PDSR-Vize Adrian Nastase wird als Premier einer Minderheitsregierung gehandelt. Ob er sich über den ersten Schneefall mit Frosteinbruch hinaus halten wird, bleibt abzuwarten. Aushandeln wollen er und sein Chef Iliescu mit der demokratischen Opposition ein Memorandum, wonach Misstrauensanträge zumindest für ein Jahr im Parlament ausgeschlossen werden sollen.
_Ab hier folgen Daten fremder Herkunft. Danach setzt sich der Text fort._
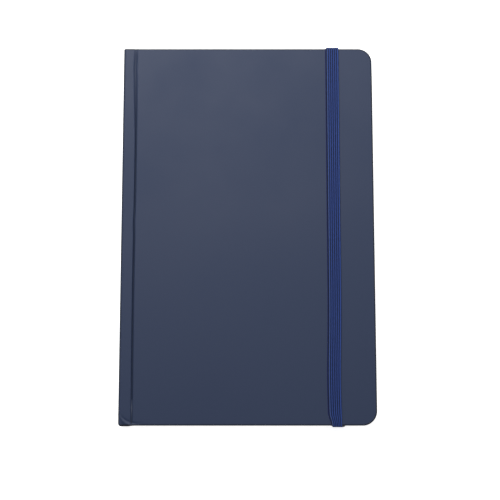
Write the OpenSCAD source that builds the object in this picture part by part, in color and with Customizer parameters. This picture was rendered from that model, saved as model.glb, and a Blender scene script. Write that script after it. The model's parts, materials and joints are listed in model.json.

Bedingungslos setzen PNL, PD und UDMR ihre Unterschrift unter diesen polititsch-sozialen Pakt nicht, vielmehr fordern sie als rechtskräftige Opposition von der PDSR-Minderheitsregierung die Lösung von Problemen, die sie als Mitglieder der bisherigen Regierungskoalition übrigens selber nicht haben lösen können: Europäische Integration des Landes, Privatisierung der einst sozialistischen Großunternehmen, Gründung einer ungarischen Staatsuniversität, Novellierung des Häuserrückgabegesetzes, Herabsetzung der Inflation auf unter 25 Prozent u.a.m. sind nur einige der 21 Forderungen der PNL.
Vor diesem Hintergrund werden die Wähler am 10. Dezember nochmals zu den Urnen gerufen, und vor alter Kulisse wird über die Zukunft Rumäniens von den neuen und dennoch alten Hauptakteuren entschieden. Eine düstere Zukunft bescheinigen deshalb nicht nur ausländische Beobachter dem Land, auch das Fußvolk hat mittlerweile alle Hoffnung auf ein besseres Leben vorerst aufgegeben.